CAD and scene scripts
○ ○ ○ ○ ○ ○ ○

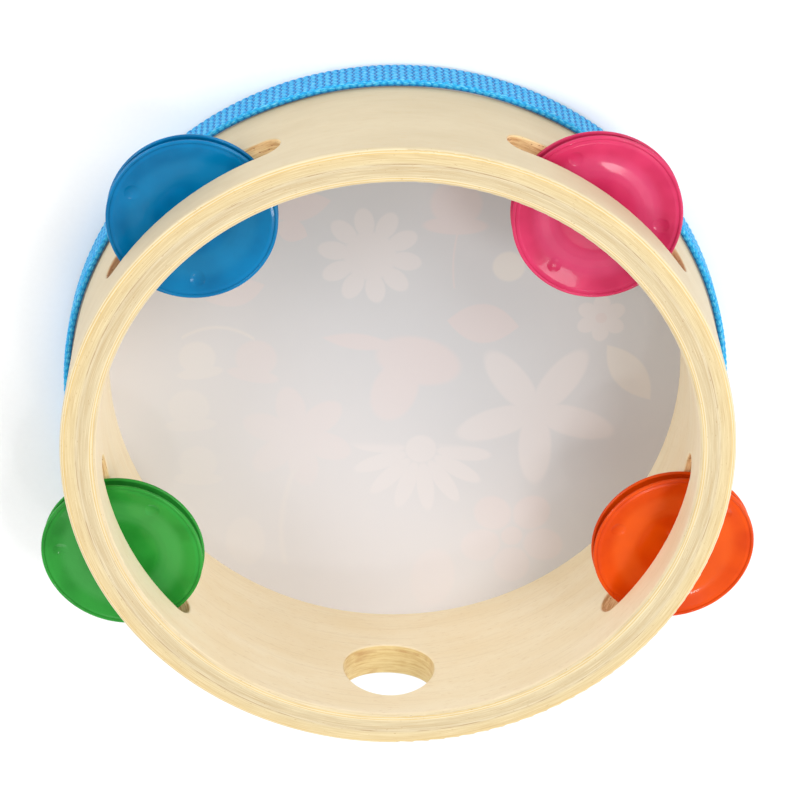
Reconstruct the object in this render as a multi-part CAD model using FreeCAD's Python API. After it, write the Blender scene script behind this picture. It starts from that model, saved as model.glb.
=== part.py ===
import FreeCAD, Part
import math
import os

# A small hand tambourine, lying on its head with its open side up.
# All sizes are in millimetres. The origin is the centre of the head's outer face,
# +Z points out of the open side, and the thumb hole faces -Y.

os.makedirs("parts", exist_ok=True)

# Driving dimensions
OUTER_DIAMETER = 150.0
HEIGHT = 45.0
WALL = 8.0

# Where the four jingle slots start and end, in degrees round the hoop from +X
SLOT_ENDS = {"blue": (111.2, 150.3), "pink": (33.6, 73.4), "green": (187.0, 225.4), "orange": (317.1, 355.5)}
THUMB_HOLE_ANGLE = 270.0

# Hoop
OUTER_RADIUS = OUTER_DIAMETER / 2
INNER_RADIUS = OUTER_RADIUS - WALL
MIDDLE_RADIUS = OUTER_RADIUS - WALL / 2
OPEN_EDGE_ROUND = 1.2
HEAD_EDGE_ROUND = 0.6
VENEER = 1.2
OUTER_CORE = 2.4
GLUE_LINE_RADIUS = OUTER_RADIUS - VENEER - OUTER_CORE

# Thumb hole and jingle slots, both cut radially through the wall
THUMB_HOLE_RADIUS = 10.75
THUMB_HOLE_Z = HEIGHT - 19.7
SLOT_HEIGHT = 7.8
SLOT_Z = HEIGHT - 14.6
MOUTH_ROUND = 0.5

# Head film and the woven band that covers its turned-up edge
FILM = 0.3
FILM_TURN_UP = 9.6
BAND_LOW = 0.5
BAND_WIDTH = 10.0
BAND_THICKNESS = 1.6
BAND_EDGE_ROUND = 0.5
BAND_BUTT_GAP = 0.4

# Jingle pins, headed nails driven in from the head's side, through the inner core.
# Each stands at an angle round the hoop and at a distance from its axis
PIN_PLACES = {"blue": (131.4, 69.9), "pink": (52.7, 69.3), "green": (207.3, 70.2), "orange": (336.6, 70.4)}
PIN_RADIUS = 0.8
PIN_HEAD_RADIUS = 2.0
PIN_HEAD_HEIGHT = 0.8
PIN_BITE = 6.5

# Jingle disc, a shallow stamped dish: flat boss, soft step, ring, curved wall, lip and beaded rim
DISC_RADIUS = 18.8
DISC_SHEET = 0.5
DISC_BEAD = 0.45
DISC_DEPTH = 1.25
DISC_HOLE_RADIUS = 2.3
DISC_BOSS_RADIUS = 8.2
DISC_STEP_WIDTH = 2.2
DISC_STEP_HEIGHT = 0.25
DISC_STEP_ROUND = 6.0
DISC_RING_RADIUS = 13.4
DISC_RING_RISE = 0.1
DISC_WALL_ROUND = 12.0
DISC_LIP_RADIUS = 17.2
DISC_LIP_ROUND = 0.9
DISC_LIP_DROP = 0.15
DISC_GAP = 0.1

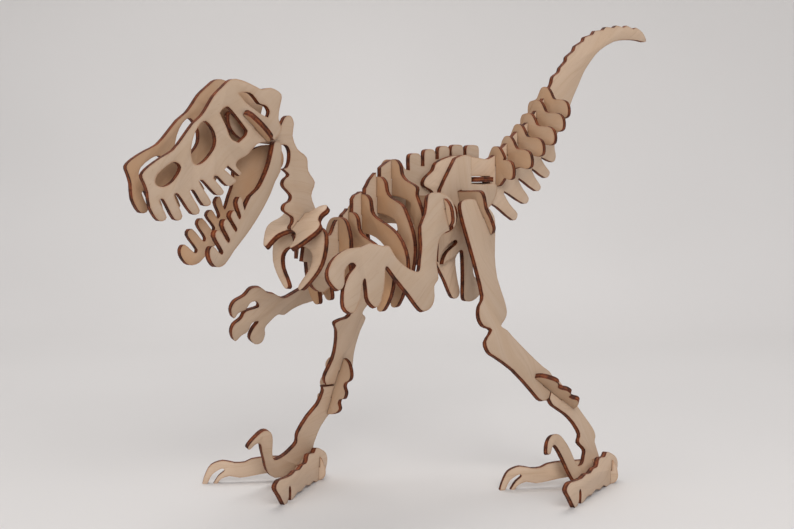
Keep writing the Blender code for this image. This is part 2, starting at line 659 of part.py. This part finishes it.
def build():
    clear_scene()
    spine, tail, pelvis = body_plates()
    pelvis_key(spine, tail)
    head(spine)
    jaws()
    neck_crosses(spine)
    ribs(spine)
    shoulders(spine)
    near, far = legs()
    hips((spine, tail, pelvis), (near[0], far[0]))
    tail_crosses(tail)
    foot("near", near[1], (100, -62.4, 0), FOOT_TURN_NEAR, (-48.3, -22, 0), (9, -6, 8))
    foot("far", far[1], (-16, 67, 0), FOOT_TURN_FAR, (-41.2, -34.4, 0), (7.4, -5.7, 8))


build()
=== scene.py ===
"""Looks for the slot-together plywood raptor skeleton: laser-cut birch plates on a pale studio floor.

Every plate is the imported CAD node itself. The script adds a fine rounded arris and a wood
material that knows the plate's own plane, so the grain runs in the sheet, the flat faces are
pale birch and everything the laser cut through is charred, with the plies showing.
"""
import math

import bmesh
import bpy
from mathutils import Matrix, Vector

MM = 0.001

# Camera: its place in the model's frame and its direction, in degrees.
VIEW_AZIMUTH = 45.0       # the camera looks towards +X +Y
VIEW_PITCH = 4.27         # and slightly down
CAMERA_PLACE = Vector((-510.7, -480.7, 182.0)) * MM
FIELD_OF_VIEW = 36.6      # across the width, in degrees

# The cut: rounding of the arris, reach of the smoke on the faces, and the glue line's
# distance from the middle of the sheet.
ARRIS = 0.22 * MM
SMOKE_REACH = 1.9 * MM
GLUE_DEPTH = 0.55 * MM

# Base tones of the wood and of the studio paper, linear.
BIRCH_PALE = (0.50, 0.375, 0.275)
BIRCH_WARM = (0.45, 0.31, 0.20)
BIRCH_FIGURE = (0.34, 0.215, 0.13)
BLEACHED = (0.56, 0.43, 0.33)
# The next tone is painted shade: the warm darker brown laid on the faces of plates that sit in shade.
PAINTED_SHADE_BROWN = (0.47, 0.265, 0.135)
SMOKE = (0.34, 0.13, 0.04)
CHAR = (0.022, 0.006, 0.003)
CHAR_RED = (0.19, 0.036, 0.009)
PLY_CORE = (0.34, 0.105, 0.03)
PAPER_DARK = (0.675, 0.66, 0.645)
PAPER_LIGHT = (0.71, 0.695, 0.68)

# How much paler or darker than the sheet's mean each plate is drawn, plate by plate.
TONES = {
    "skull_near": 0.0, "skull_far": 0.04, "jaw_near": 0.0, "jaw_far": 0.02,
    "spine_plate": 0.04, "tail_plate": 0.28, "pelvis_plate": 0.16, "hip_cross": -0.06,
    "arm_near": -0.03, "arm_far": 0.1, "leg_near": 0.07, "leg_far": 0.3,
    "shin_near": 0.12, "shin_far": 0.24, "neck_cross": 0.14, "chest_cross": 0.14,
    "side_toe_near": 0.34, "side_toe_far": 0.3, "long_toe_near": 0.24, "long_toe_far": 0.22,
}

# Painted shade: how far a plate's faces are darkened to a warm brown, by the start of its name,
# standing for the shade and warm bounce light on plates that sit among and behind others.
PAINTED_SHADE_BY_PLATE = {
    "rib_": 0.7, "tail_cross_": 0.55, "skull_far": 0.5, "jaw_far": 0.62, "head_cross": 0.55,
    "shoulder_cross": 0.4, "hip_cross": 0.4, "ankle_link": 0.35, "chest_cross": 0.12, "pelvis_key": 0.3,
}


# ---------------------------------------------------------------- plate frames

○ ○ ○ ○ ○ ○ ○

• **What the task requires**:
From the entries above, extract only the lines running from the one containing "near, far = legs()" through the one containing "from mathutils import Matrix, Vector", inclusive.

• **Result**:
    near, far = legs()
    hips((spine, tail, pelvis), (near[0], far[0]))
    tail_crosses(tail)
    foot("near", near[1], (100, -62.4, 0), FOOT_TURN_NEAR, (-48.3, -22, 0), (9, -6, 8))
    foot("far", far[1], (-16, 67, 0), FOOT_TURN_FAR, (-41.2, -34.4, 0), (7.4, -5.7, 8))


build()
=== scene.py ===
"""Looks for the slot-together plywood raptor skeleton: laser-cut birch plates on a pale studio floor.

Every plate is the imported CAD node itself. The script adds a fine rounded arris and a wood
material that knows the plate's own plane, so the grain runs in the sheet, the flat faces are
pale birch and everything the laser cut through is charred, with the plies showing.
"""
import math

import bmesh
import bpy
from mathutils import Matrix, Vector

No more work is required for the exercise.